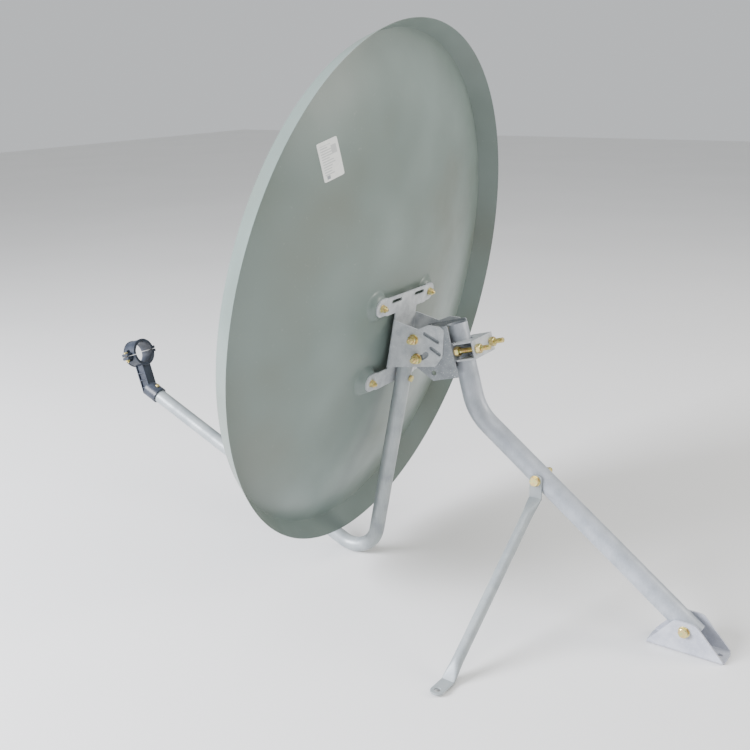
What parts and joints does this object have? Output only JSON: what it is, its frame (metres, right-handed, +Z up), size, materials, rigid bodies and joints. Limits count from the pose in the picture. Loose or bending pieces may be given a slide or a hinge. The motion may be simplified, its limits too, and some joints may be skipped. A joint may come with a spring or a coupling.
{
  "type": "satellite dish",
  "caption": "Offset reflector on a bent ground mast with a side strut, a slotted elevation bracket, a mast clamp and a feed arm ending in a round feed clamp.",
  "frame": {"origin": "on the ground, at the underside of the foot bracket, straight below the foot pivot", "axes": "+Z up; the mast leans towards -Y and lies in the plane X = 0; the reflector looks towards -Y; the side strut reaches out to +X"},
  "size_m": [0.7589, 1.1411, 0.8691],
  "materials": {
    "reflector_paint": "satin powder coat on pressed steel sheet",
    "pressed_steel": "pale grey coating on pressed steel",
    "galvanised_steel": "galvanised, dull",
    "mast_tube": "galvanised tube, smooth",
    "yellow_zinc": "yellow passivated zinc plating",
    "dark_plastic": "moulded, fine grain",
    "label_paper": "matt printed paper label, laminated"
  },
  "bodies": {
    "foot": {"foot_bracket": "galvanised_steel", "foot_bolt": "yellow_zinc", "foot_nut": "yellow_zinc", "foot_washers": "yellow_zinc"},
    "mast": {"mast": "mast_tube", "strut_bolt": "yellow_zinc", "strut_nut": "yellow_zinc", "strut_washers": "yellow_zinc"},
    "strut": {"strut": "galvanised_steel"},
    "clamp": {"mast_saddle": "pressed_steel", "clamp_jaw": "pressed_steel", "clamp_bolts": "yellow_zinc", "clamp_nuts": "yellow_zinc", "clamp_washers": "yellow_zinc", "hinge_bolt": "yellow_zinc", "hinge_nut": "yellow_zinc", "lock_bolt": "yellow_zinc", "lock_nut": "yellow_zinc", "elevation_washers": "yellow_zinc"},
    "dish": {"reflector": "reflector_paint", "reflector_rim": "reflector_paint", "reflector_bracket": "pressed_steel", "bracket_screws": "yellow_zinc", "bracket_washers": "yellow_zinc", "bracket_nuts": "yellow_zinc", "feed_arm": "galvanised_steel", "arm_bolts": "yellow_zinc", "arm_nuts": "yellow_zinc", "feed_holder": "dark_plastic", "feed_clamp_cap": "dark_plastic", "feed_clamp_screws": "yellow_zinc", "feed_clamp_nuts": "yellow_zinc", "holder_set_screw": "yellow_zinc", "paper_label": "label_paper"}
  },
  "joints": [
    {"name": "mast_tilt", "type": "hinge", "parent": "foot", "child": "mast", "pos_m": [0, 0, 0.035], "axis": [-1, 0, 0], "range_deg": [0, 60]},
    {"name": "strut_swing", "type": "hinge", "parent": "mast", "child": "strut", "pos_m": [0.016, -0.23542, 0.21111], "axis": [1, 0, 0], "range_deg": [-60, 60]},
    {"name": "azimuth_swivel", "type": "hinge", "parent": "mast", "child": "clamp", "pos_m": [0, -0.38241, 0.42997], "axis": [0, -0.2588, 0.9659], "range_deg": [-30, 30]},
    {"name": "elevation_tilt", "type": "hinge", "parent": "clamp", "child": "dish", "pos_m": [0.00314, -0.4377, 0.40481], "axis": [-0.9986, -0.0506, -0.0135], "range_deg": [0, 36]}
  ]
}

────────────────

• [TASK DESCRIPTION]: Extract all the material, leaving every line as it is.

• [FINAL RESULT]:
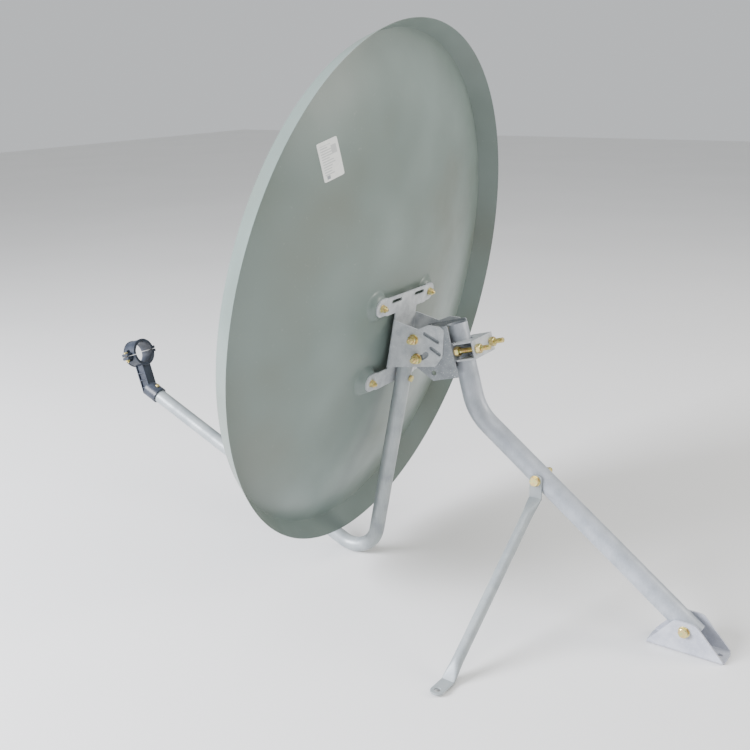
What parts and joints does this object have? Output only JSON: what it is, its frame (metres, right-handed, +Z up), size, materials, rigid bodies and joints. Limits count from the pose in the picture. Loose or bending pieces may be given a slide or a hinge. The motion may be simplified, its limits too, and some joints may be skipped. A joint may come with a spring or a coupling.
{
  "type": "satellite dish",
  "caption": "Offset reflector on a bent ground mast with a side strut, a slotted elevation bracket, a mast clamp and a feed arm ending in a round feed clamp.",
  "frame": {"origin": "on the ground, at the underside of the foot bracket, straight below the foot pivot", "axes": "+Z up; the mast leans towards -Y and lies in the plane X = 0; the reflector looks towards -Y; the side strut reaches out to +X"},
  "size_m": [0.7589, 1.1411, 0.8691],
  "materials": {
    "reflector_paint": "satin powder coat on pressed steel sheet",
    "pressed_steel": "pale grey coating on pressed steel",
    "galvanised_steel": "galvanised, dull",
    "mast_tube": "galvanised tube, smooth",
    "yellow_zinc": "yellow passivated zinc plating",
    "dark_plastic": "moulded, fine grain",
    "label_paper": "matt printed paper label, laminated"
  },
  "bodies": {
    "foot": {"foot_bracket": "galvanised_steel", "foot_bolt": "yellow_zinc", "foot_nut": "yellow_zinc", "foot_washers": "yellow_zinc"},
    "mast": {"mast": "mast_tube", "strut_bolt": "yellow_zinc", "strut_nut": "yellow_zinc", "strut_washers": "yellow_zinc"},
    "strut": {"strut": "galvanised_steel"},
    "clamp": {"mast_saddle": "pressed_steel", "clamp_jaw": "pressed_steel", "clamp_bolts": "yellow_zinc", "clamp_nuts": "yellow_zinc", "clamp_washers": "yellow_zinc", "hinge_bolt": "yellow_zinc", "hinge_nut": "yellow_zinc", "lock_bolt": "yellow_zinc", "lock_nut": "yellow_zinc", "elevation_washers": "yellow_zinc"},
    "dish": {"reflector": "reflector_paint", "reflector_rim": "reflector_paint", "reflector_bracket": "pressed_steel", "bracket_screws": "yellow_zinc", "bracket_washers": "yellow_zinc", "bracket_nuts": "yellow_zinc", "feed_arm": "galvanised_steel", "arm_bolts": "yellow_zinc", "arm_nuts": "yellow_zinc", "feed_holder": "dark_plastic", "feed_clamp_cap": "dark_plastic", "feed_clamp_screws": "yellow_zinc", "feed_clamp_nuts": "yellow_zinc", "holder_set_screw": "yellow_zinc", "paper_label": "label_paper"}
  },
  "joints": [
    {"name": "mast_tilt", "type": "hinge", "parent": "foot", "child": "mast", "pos_m": [0, 0, 0.035], "axis": [-1, 0, 0], "range_deg": [0, 60]},
    {"name": "strut_swing", "type": "hinge", "parent": "mast", "child": "strut", "pos_m": [0.016, -0.23542, 0.21111], "axis": [1, 0, 0], "range_deg": [-60, 60]},
    {"name": "azimuth_swivel", "type": "hinge", "parent": "mast", "child": "clamp", "pos_m": [0, -0.38241, 0.42997], "axis": [0, -0.2588, 0.9659], "range_deg": [-30, 30]},
    {"name": "elevation_tilt", "type": "hinge", "parent": "clamp", "child": "dish", "pos_m": [0.00314, -0.4377, 0.40481], "axis": [-0.9986, -0.0506, -0.0135], "range_deg": [0, 36]}
  ]
}